The world of student loans just became more complicated and expensive for some borrowers, while others are about to get a great deal.

It all depends on whether you're borrowing now or dealing with loans from the past. Regardless, when you graduate college you should learn how you can stay out of debt.

Interest rates on variable-rate student loans will drop sharply on July 1st. That will make newer, fixed-rate loans look like a terrible deal, although for most borrowers, they're the "only deal in town."

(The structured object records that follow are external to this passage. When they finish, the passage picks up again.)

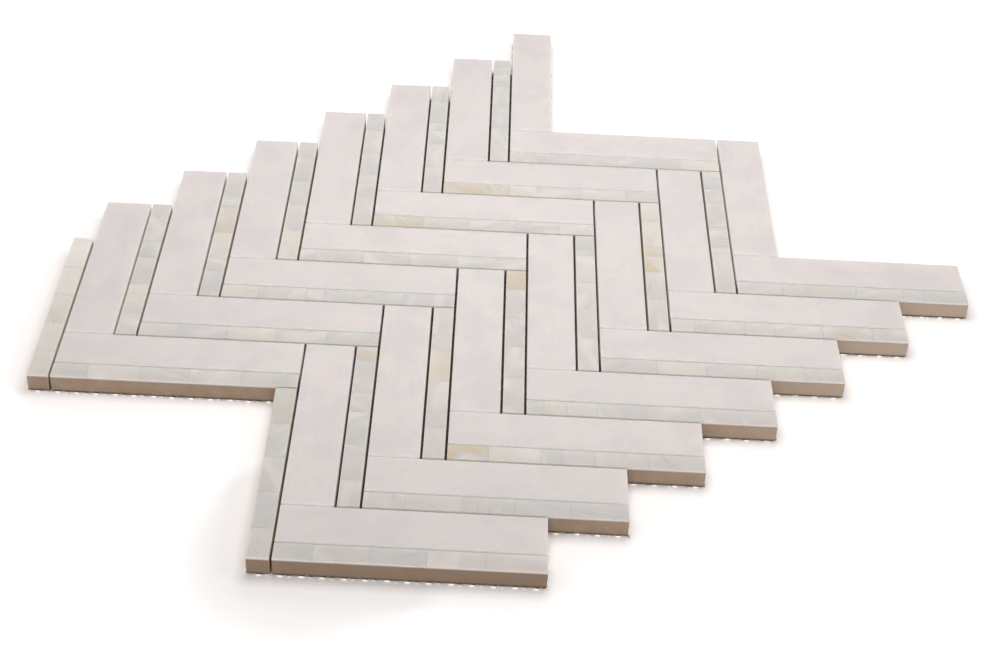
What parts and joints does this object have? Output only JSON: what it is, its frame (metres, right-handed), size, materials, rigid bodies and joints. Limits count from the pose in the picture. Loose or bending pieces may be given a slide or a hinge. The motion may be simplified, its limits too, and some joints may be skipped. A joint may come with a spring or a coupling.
{
  "type": "marble herringbone mosaic tile",
  "caption": "Net-backed herringbone mosaic sheet of white marble planks, each paired with a narrow mother-of-pearl strip on a ceramic bar, for bonding to a wall.",
  "frame": {"origin": "under the middle of the sheet's outline box, on the underside of the net", "axes": "+Z out of the polished face, +Y along the upright planks, towards the lone marble plank that ends the left run, +X along the across planks"},
  "size_m": [0.3952, 0.4162, 0.0084],
  "materials": {
    "white_marble": "fine honed, faint clouds and veins",
    "mother_of_pearl": "polished natural shell chips, pale grey green to cream",
    "tan_ceramic": "unglazed, sawn",
    "glass_fibre_net": "white resin-coated glass-fibre strands"
  },
  "bodies": {
    "root": {"ceramic_bars_across": "tan_ceramic", "ceramic_bars_upright": "tan_ceramic", "marble_left_across_1": "white_marble", "marble_left_across_2": "white_marble", "marble_left_across_3": "white_marble", "marble_left_across_4": "white_marble", "marble_left_across_5": "white_marble", "marble_left_across_6": "white_marble", "marble_left_across_7": "white_marble", "marble_left_upright_1": "white_marble", "marble_left_upright_2": "white_marble", "marble_left_upright_3": "white_marble", "marble_left_upright_4": "white_marble", "marble_left_upright_5": "white_marble", "marble_left_upright_6": "white_marble", "marble_left_upright_7": "white_marble", "marble_right_across_1": "white_marble", "marble_right_across_2": "white_marble", "marble_right_across_3": "white_marble", "marble_right_across_4": "white_marble", "marble_right_across_5": "white_marble", "marble_right_across_6": "white_marble", "marble_right_across_7": "white_marble", "marble_right_upright_1": "white_marble", "marble_right_upright_2": "white_marble", "marble_right_upright_3": "white_marble", "marble_right_upright_4": "white_marble", "marble_right_upright_5": "white_marble", "marble_right_upright_6": "white_marble", "marble_right_upright_7": "white_marble", "net_strands_falling": "glass_fibre_net", "net_strands_rising": "glass_fibre_net", "pearl_left_across_1": "mother_of_pearl", "pearl_left_across_2": "mother_of_pearl", "pearl_left_across_3": "mother_of_pearl", "pearl_left_across_4": "mother_of_pearl", "pearl_left_across_5": "mother_of_pearl", "pearl_left_across_6": "mother_of_pearl", "pearl_left_across_7": "mother_of_pearl", "pearl_left_upright_1": "mother_of_pearl", "pearl_left_upright_2": "mother_of_pearl", "pearl_left_upright_3": "mother_of_pearl", "pearl_left_upright_4": "mother_of_pearl", "pearl_left_upright_5": "mother_of_pearl", "pearl_left_upright_6": "mother_of_pearl", "pearl_left_upright_7": "mother_of_pearl", "pearl_right_across_1": "mother_of_pearl", "pearl_right_across_2": "mother_of_pearl", "pearl_right_across_3": "mother_of_pearl", "pearl_right_across_4": "mother_of_pearl", "pearl_right_across_5": "mother_of_pearl", "pearl_right_across_6": "mother_of_pearl", "pearl_right_across_7": "mother_of_pearl", "pearl_right_upright_1": "mother_of_pearl", "pearl_right_upright_2": "mother_of_pearl", "pearl_right_upright_3": "mother_of_pearl", "pearl_right_upright_4": "mother_of_pearl", "pearl_right_upright_5": "mother_of_pearl", "pearl_right_upright_6": "mother_of_pearl", "pearl_right_upright_7": "mother_of_pearl"}
  },
  "joints": []
}
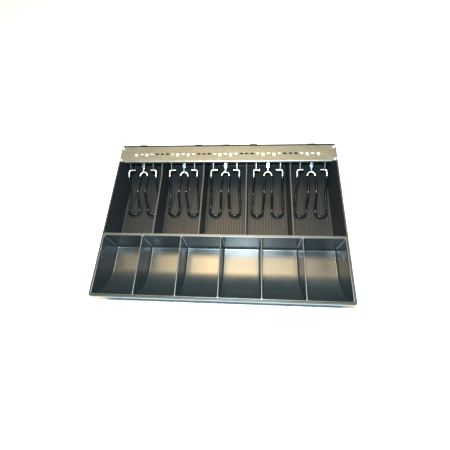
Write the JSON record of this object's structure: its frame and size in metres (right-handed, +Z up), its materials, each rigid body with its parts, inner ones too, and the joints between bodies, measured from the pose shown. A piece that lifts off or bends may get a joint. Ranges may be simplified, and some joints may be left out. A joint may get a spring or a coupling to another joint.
{
  "type": "cash drawer till",
  "caption": "Black plastic cash drawer till with scooped coin cups, ribbed note bays and sprung wire note clips hung from a slotted steel rail",
  "frame": {"origin": "centre of the flat base, on the surface the till stands on", "axes": "+X to the right across the note bays, +Y from the coin cups to the rail at the rear, +Z up"},
  "size_m": [0.4, 0.286, 0.0611],
  "materials": {
    "abs": "moulded black ABS, glossy with a fine moulded grain",
    "galvanised": "satin galvanised sheet, slightly warm",
    "zinc": "bright zinc plating",
    "spring": "polished spring steel strip",
    "vinyl": "black vinyl dip over zinc-plated wire; the pins, the bends and the middle arch are bare"
  },
  "bodies": {
    "till": {"till_tray": "abs", "clip_rail": "galvanised", "rail_screw_1": "zinc", "rail_screw_2": "zinc", "rail_screw_3": "zinc", "rail_screw_4": "zinc", "hinge_bracket_1": "zinc", "leaf_spring_1": "spring", "spring_rivet_1": "zinc", "hinge_bracket_2": "zinc", "leaf_spring_2": "spring", "spring_rivet_2": "zinc", "hinge_bracket_3": "zinc", "leaf_spring_3": "spring", "spring_rivet_3": "zinc", "hinge_bracket_4": "zinc", "leaf_spring_4": "spring", "spring_rivet_4": "zinc", "hinge_bracket_5": "zinc", "leaf_spring_5": "spring", "spring_rivet_5": "zinc"},
    "coins": {"coin_tray": "abs"},
    "clip_1": {"bill_clip_1": "vinyl"},
    "clip_2": {"bill_clip_2": "vinyl"},
    "clip_3": {"bill_clip_3": "vinyl"},
    "clip_4": {"bill_clip_4": "vinyl"},
    "clip_5": {"bill_clip_5": "vinyl"}
  },
  "joints": [
    {"name": "coin_tray_lift", "type": "slide", "parent": "till", "child": "coins", "axis": [0, 0, 1], "range_m": [0, 0.08]},
    {"name": "clip_hinge_1", "type": "hinge", "parent": "till", "child": "clip_1", "pos_m": [-0.1574, 0.0968, 0.042], "axis": [-1, 0, 0], "range_deg": [0, 115], "stiffness_Nm_per_rad": 0.05, "springref_deg": -45.84},
    {"name": "clip_hinge_2", "type": "hinge", "parent": "till", "child": "clip_2", "pos_m": [-0.0787, 0.0968, 0.042], "axis": [-1, 0, 0], "range_deg": [0, 115], "stiffness_Nm_per_rad": 0.05, "springref_deg": -45.84},
    {"name": "clip_hinge_3", "type": "hinge", "parent": "till", "child": "clip_3", "pos_m": [0, 0.0968, 0.042], "axis": [-1, 0, 0], "range_deg": [0, 115], "stiffness_Nm_per_rad": 0.05, "springref_deg": -45.84},
    {"name": "clip_hinge_4", "type": "hinge", "parent": "till", "child": "clip_4", "pos_m": [0.0787, 0.0968, 0.042], "axis": [-1, 0, 0], "range_deg": [0, 115], "stiffness_Nm_per_rad": 0.05, "springref_deg": -45.84},
    {"name": "clip_hinge_5", "type": "hinge", "parent": "till", "child": "clip_5", "pos_m": [0.1574, 0.0968, 0.042], "axis": [-1, 0, 0], "range_deg": [0, 115], "stiffness_Nm_per_rad": 0.05, "springref_deg": -45.84}
  ]
}
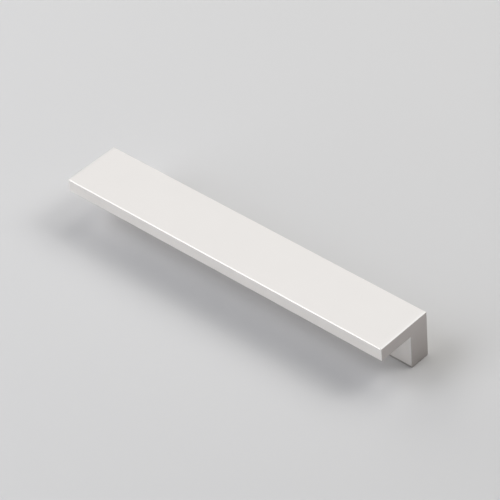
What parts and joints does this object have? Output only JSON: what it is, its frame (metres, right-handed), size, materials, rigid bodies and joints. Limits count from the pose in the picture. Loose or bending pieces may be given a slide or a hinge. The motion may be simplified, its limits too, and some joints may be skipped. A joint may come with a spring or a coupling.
{
  "type": "furniture handle",
  "caption": "Straight L-section profile handle in satin aluminium, screwed on from behind through its leg.",
  "frame": {"origin": "on the mounting face of the leg, midway between the two fixing holes", "axes": "+X along the profile, +Y from the flange's lip towards the leg's back, +Z away from the door or drawer front"},
  "size_m": [0.168, 0.0269, 0.0221],
  "materials": {
    "satin_aluminium": "satin"
  },
  "bodies": {
    "root": {"handle_profile": "satin_aluminium"}
  },
  "joints": []
}
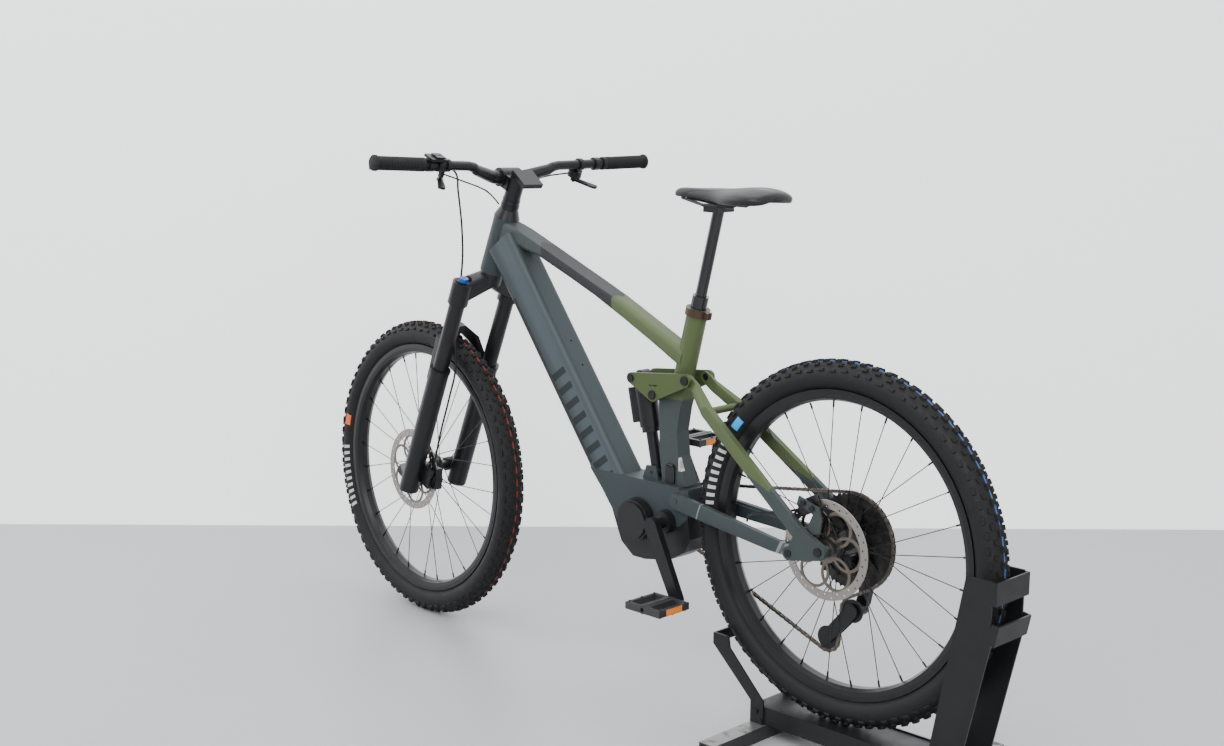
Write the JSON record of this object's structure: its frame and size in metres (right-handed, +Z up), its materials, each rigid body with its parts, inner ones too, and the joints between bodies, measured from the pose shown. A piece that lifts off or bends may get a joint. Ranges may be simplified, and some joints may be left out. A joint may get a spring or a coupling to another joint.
{
  "type": "electric mountain bicycle on a rear wheel stand",
  "caption": "Full-suspension electric mountain bicycle held upright by a low floor stand that clasps its rear wheel.",
  "frame": {"origin": "middle of the underside of the stand's front cross rail, on the floor", "axes": "+X forward along the bicycle, +Y to its left, +Z up"},
  "size_m": [2.0767, 0.7972, 1.1832],
  "materials": {
    "stand_steel": "black powder coat, worn where it is stepped on",
    "frame_petrol": "gloss metallic grey green",
    "frame_anthracite": "gloss anthracite, olive green towards the seat",
    "frame_olive": "gloss olive green",
    "motor_housing": "fine textured black",
    "clamp_bronze": "anodised bronze",
    "plastic_black": "matt black",
    "battery_case": "matt black",
    "metal_black": "black anodised or painted",
    "spoke_steel": "black steel",
    "saddle_cover": "black synthetic leather",
    "tyre_rubber": "black rubber",
    "rubber_black": "matt black",
    "chain_steel": "oiled steel",
    "pedal_black": "black"
  },
  "bodies": {
    "stand": {"stand_rails": "stand_steel", "stand_frame": "stand_steel"},
    "frame": {"head_tube": "frame_petrol", "down_tube": "frame_petrol", "top_tube": "frame_anthracite", "seat_tube": "frame_olive", "motor_shell": "frame_petrol", "motor": "motor_housing", "motor_covers": "motor_housing", "seat_clamp": "clamp_bronze", "post_outer": "metal_black", "chain": "chain_steel"},
    "battery_pack": {"battery": "battery_case", "battery_cover": "plastic_black"},
    "port_flap": {"port_flap": "plastic_black"},
    "seat_post": {"post_inner": "metal_black", "saddle_rails": "metal_black", "saddle": "saddle_cover"},
    "rocker": {"rocker_link": "frame_olive", "rocker_bolts": "metal_black"},
    "shock_lower": {"shock_shaft": "metal_black"},
    "shock_upper": {"shock_can": "metal_black"},
    "chainstays": {"chainstays": "frame_petrol"},
    "seatstays": {"seatstays": "frame_olive", "rear_axle": "metal_black", "rear_caliper": "metal_black", "derailleur": "metal_black", "hose_rear": "rubber_black"},
    "rear_wheel": {"rear_tyre": "tyre_rubber", "rear_rim": "metal_black", "rear_spokes": "spoke_steel", "rear_hub": "metal_black"},
    "cassette": {"cassette": "metal_black"},
    "cage": {"derailleur_cage": "metal_black"},
    "guide_wheel_upper": {"jockey_upper": "pedal_black"},
    "guide_wheel_lower": {"jockey_lower": "pedal_black"},
    "cranks": {"cranks": "metal_black", "chainring": "metal_black"},
    "pedal_left": {"pedal_left": "pedal_black"},
    "pedal_right": {"pedal_right": "pedal_black"},
    "steering": {"crown": "metal_black", "stanchions": "metal_black", "stem": "metal_black", "handlebar": "metal_black", "grips": "rubber_black", "controls": "plastic_black", "cables": "rubber_black", "hose_front": "rubber_black"},
    "fork_lowers": {"fork_lowers": "metal_black", "front_caliper": "metal_black"},
    "front_wheel": {"front_tyre": "tyre_rubber", "front_rim": "metal_black", "front_spokes": "spoke_steel", "front_hub": "metal_black"},
    "brake_lever_left": {"brake_lever_left": "metal_black"},
    "brake_lever_right": {"brake_lever_right": "metal_black"},
    "post_lever": {"post_lever": "metal_black"},
    "shift_paddle": {"shift_paddle": "metal_black"},
    "remote_button": {"remote_button": "plastic_black"}
  },
  "joints": [
    {"name": "bicycle_lift", "type": "slide", "parent": "stand", "child": "frame", "axis": [0, 0, 1], "range_m": [0, 0.3]},
    {"name": "battery_out", "type": "slide", "parent": "frame", "child": "battery_pack", "axis": [0.8039, 0, -0.5948], "range_m": [0, 0.07]},
    {"name": "port_flap_hinge", "type": "hinge", "parent": "frame", "child": "port_flap", "pos_m": [0.286, 0.0228, 0.527], "axis": [1, 0, 0], "range_deg": [0, 95]},
    {"name": "seat_post_slide", "type": "slide", "parent": "frame", "child": "seat_post", "axis": [-0.2419, 0, 0.9703], "range_m": [-0.165, 0], "stiffness_N_per_m": 60, "springref_m": 0.8},
    {"name": "chainstay_pivot", "type": "hinge", "parent": "frame", "child": "chainstays", "pos_m": [0.248, 0, 0.457], "axis": [0, 1, 0], "range_deg": [0, 16.02], "stiffness_Nm_per_rad": 300, "springref_deg": -14.32, "deforming": ["chain", "hose_rear"]},
    {"name": "rocker_pivot", "type": "hinge", "parent": "frame", "child": "rocker", "pos_m": [0.324, 0, 0.678], "axis": [0, 1, 0], "range_deg": [0, 35.02]},
    {"name": "horst_pivot", "type": "hinge", "parent": "chainstays", "child": "seatstays", "pos_m": [-0.091, 0, 0.421], "axis": [0, 1, 0], "range_deg": [-8.07, 0]},
    {"name": "shock_foot_pivot", "type": "hinge", "parent": "frame", "child": "shock_lower", "pos_m": [0.343, 0, 0.5], "axis": [0, 1, 0], "range_deg": [0, 5.09]},
    {"name": "shock_travel", "type": "slide", "parent": "shock_lower", "child": "shock_upper", "axis": [0.2147, 0, 0.9767], "range_m": [-0.0389, 0]},
    {"name": "rear_wheel_spin", "type": "hinge", "parent": "seatstays", "child": "rear_wheel", "pos_m": [-0.165, 0, 0.438], "axis": [0, 1, 0], "continuous": true},
    {"name": "cassette_spin", "type": "hinge", "parent": "seatstays", "child": "cassette", "pos_m": [-0.165, 0, 0.438], "axis": [0, 1, 0], "continuous": true},
    {"name": "cage_swing", "type": "hinge", "parent": "seatstays", "child": "cage", "pos_m": [-0.173, -0.028, 0.29494], "axis": [0, 1, 0], "range_deg": [0, 55], "stiffness_Nm_per_rad": 0.6},
    {"name": "guide_upper_spin", "type": "hinge", "parent": "cage", "child": "guide_wheel_upper", "pos_m": [-0.173, -0.028, 0.29494], "axis": [0, 1, 0], "continuous": true},
    {"name": "guide_lower_spin", "type": "hinge", "parent": "cage", "child": "guide_wheel_lower", "pos_m": [-0.111, -0.028, 0.22494], "axis": [0, 1, 0], "continuous": true},
    {"name": "crank_spin", "type": "hinge", "parent": "frame", "child": "cranks", "pos_m": [0.282, 0, 0.404], "axis": [0, 1, 0], "continuous": true},
    {"name": "pedal_left_spin", "type": "hinge", "parent": "cranks", "child": "pedal_left", "pos_m": [0.20709, 0.14, 0.25698], "axis": [0, 1, 0], "continuous": true},
    {"name": "pedal_right_spin", "type": "hinge", "parent": "cranks", "child": "pedal_right", "pos_m": [0.35691, -0.14, 0.55102], "axis": [0, 1, 0], "continuous": true},
    {"name": "steering", "type": "hinge", "parent": "frame", "child": "steering", "pos_m": [0.888, 0, 0.8952], "axis": [-0.3746, 0, 0.9272], "range_deg": [-60, 60]},
    {"name": "fork_travel", "type": "slide", "parent": "steering", "child": "fork_lowers", "axis": [-0.3746, 0, 0.9272], "range_m": [0, 0.155], "stiffness_N_per_m": 1500, "springref_m": -0.08, "deforming": ["hose_front"]},
    {"name": "front_wheel_spin", "type": "hinge", "parent": "fork_lowers", "child": "front_wheel", "pos_m": [1.14672, -0.00307, 0.37202], "axis": [0.0647, 0.9976, 0.0261], "continuous": true},
    {"name": "brake_lever_left", "type": "hinge", "parent": "steering", "child": "brake_lever_left", "pos_m": [0.86396, 0.23057, 1.14779], "axis": [0.1721, -0.062, 0.9831], "range_deg": [0, 13], "stiffness_Nm_per_rad": 1.5, "springref_deg": -2.86},
    {"name": "brake_lever_right", "type": "hinge", "parent": "steering", "child": "brake_lever_right", "pos_m": [0.83355, -0.23839, 1.13551], "axis": [-0.1753, 0.012, -0.9844], "range_deg": [0, 13], "stiffness_Nm_per_rad": 1.5, "springref_deg": -2.86},
    {"name": "post_lever_pivot", "type": "hinge", "parent": "steering", "child": "post_lever", "pos_m": [0.84161, 0.19553, 1.12102], "axis": [0.376, 0.0481, -0.9254], "range_deg": [0, 18], "stiffness_Nm_per_rad": 0.4, "springref_deg": -2.86},
    {"name": "shift_paddle_pivot", "type": "hinge", "parent": "steering", "child": "shift_paddle", "pos_m": [0.81922, -0.20079, 1.10772], "axis": [-0.3697, 0.0479, 0.9279], "range_deg": [0, 22], "stiffness_Nm_per_rad": 0.4, "springref_deg": -2.86},
    {"name": "remote_press", "type": "slide", "parent": "steering", "child": "remote_button", "axis": [0.376, 0.0481, -0.9254], "range_m": [0, 0.0006], "stiffness_N_per_m": 300, "springref_m": -0.0004}
  ],
  "couplings": [
    {"joint": "rocker_pivot", "follows": "chainstay_pivot", "ratio": 2.1858},
    {"joint": "horst_pivot", "follows": "chainstay_pivot", "ratio": -0.50273},
    {"joint": "shock_foot_pivot", "follows": "chainstay_pivot", "ratio": 0.31694},
    {"joint": "shock_travel", "follows": "chainstay_pivot", "m_per_rad": -0.13901},
    {"joint": "cassette_spin", "follows": "crank_spin", "ratio": 0.68}
  ]
}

Two years ago, Congress changed the student-loan program from a variable-rate deal based on Treasury bill rates to a fixed rate program at 6.5%. That rate now looks extremely expensive in comparison with falling interest rates in the marketplace. Still, those who have Federal student loans taken out after July 1, 2006, are stuck with those relatively high fixed-rate loans for the life of the loan.

The divergence becomes even more apparent because interest rates on older, variable-rate loans are about to be cut in half -- to 3.61% from the current 6.62% -- starting July 1. The cut comes because rates on those older loans are tied by formula to the T-bill auction that took place the last week in May.

That creates some interesting opportunities for those who borrowed in earlier years and are now graduating, as well as for graduates who have not yet consolidated their old, variable-rate loans. Not only will they get lower rates, they'll also have the opportunity to lock in those low rates for the duration of their loans.